This is my second Hollinghurst, and I am pleased to say my hope after reading 'The Swimming-Pool Library' that he would mature as a writer as he went along came true! 'The Stranger's Child' plays perfectly into the strengths of that first novel, namely Hollinghurst's technical writing skills and determination to be a queer historian.

The 'Stranger's Child' itself feels like a combination of E.M. Forster's 'Maurice' and Paul La Farge's 'The Night Ocean' (which would come out six years later). We get the queerness and the cottage-core aesthetic from Forster, and the investigation into the mythologizing of a historic figure from La Farge.

A big brick of a book at five and a half hundred pages, 'The Stranger's Child', in a phrase, is an exploration of the evolution of queer visibility and acceptance in the twentieth and early twenty-first centuries and how it correlated with the decay of the rigid class structure of Edwardian England. But it's equally a discussion of how myth very easily overshadows fact, sometimes because it has to, and sometimes because it's more convenient.

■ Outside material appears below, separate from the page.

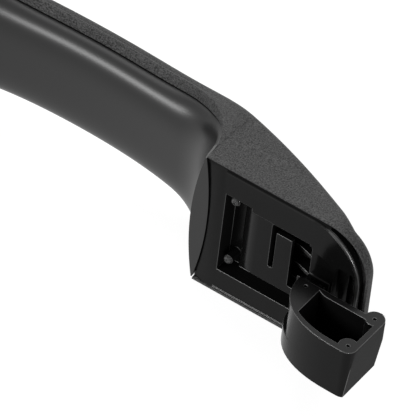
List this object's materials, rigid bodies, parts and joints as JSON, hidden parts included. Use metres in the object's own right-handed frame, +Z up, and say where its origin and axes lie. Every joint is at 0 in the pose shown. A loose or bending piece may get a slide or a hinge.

At the center of the plot lies the question: 'just who was Cecil Valance?' He's a World War One era poet, sort of. His most famous poem, 'Two Acres' is described in the text as mediocre, yet after being quoted by the prime minister, both poem and poet (by then killed in action in the war) become emblematic of England's 'Lost Generation' and the way of life that was lost with them. The poem didn't have to be good; it just had to capture something of the zeitgeist -- the kind of poem made for school kids to memorize; a digestible, subliminal bit of patriotism.

The poet behind a work that would become so ubiquitous and so closely tied to English identity has to adhere to a certain purity of character in the public consciousness, and so upon his tragic death, his immediate family and friends close ranks to ensure that anything untoward about his life remains hidden from the public.

Just what those untoward things might have been becomes the (sort of) mystery at the heart of the plot after a time jump from the late 1920s to the 1960s. Works on the figures and stories of 'The Great War' era are in vogue, and two young men find themselves drawn to the enigmatic, romantic figure of Cecil Valance. They each come to be entangled (to greater and lesser degree) with the poet's remaining family, principally his younger sister, Daphne--now an old woman, and his niece (or is she?), Corinna.

The family, which at the beginning of the novel in 1913, is at its peak in terms of wealth and status, is now in decline, no longer glamorous aristocrats, but middle class with a pedigree. In the end, they end up a punchline: destitute hoarders and drunks who absurdly still hold the titles of 'Lord' and 'Lady'.

While the aristocrats fall into decay in the shadows of their decaying villas and manor houses, the queers step tentatively out into the sunshine.

It's 1967, and England is on the verge of passing the 'Sexual Offences Act' which would decriminalize sex between men, and allow our protagonists of the chapter, Paul and Peter, to pursue, if not a full blown 'out' relationship, certainly at least one that wouldn't land them in prison and could even be allowed to develop within a community, albeit one that was still on the fringes of society. It's also the first time gay folks have the opportunity to look backwards and dare to try to find themselves in history.

But despite the changing times, Cecil Valance's family isn't willing to allow him to be put under that inquisitive microscope, dancing around not only questions of his relationships with men, but avoiding saying anything at all that would tarnish the image of Cecil as the golden boy of his generation, and their own reputations by extension (though by this point, all of these people have an overinflated sense of their import in the public consciousness).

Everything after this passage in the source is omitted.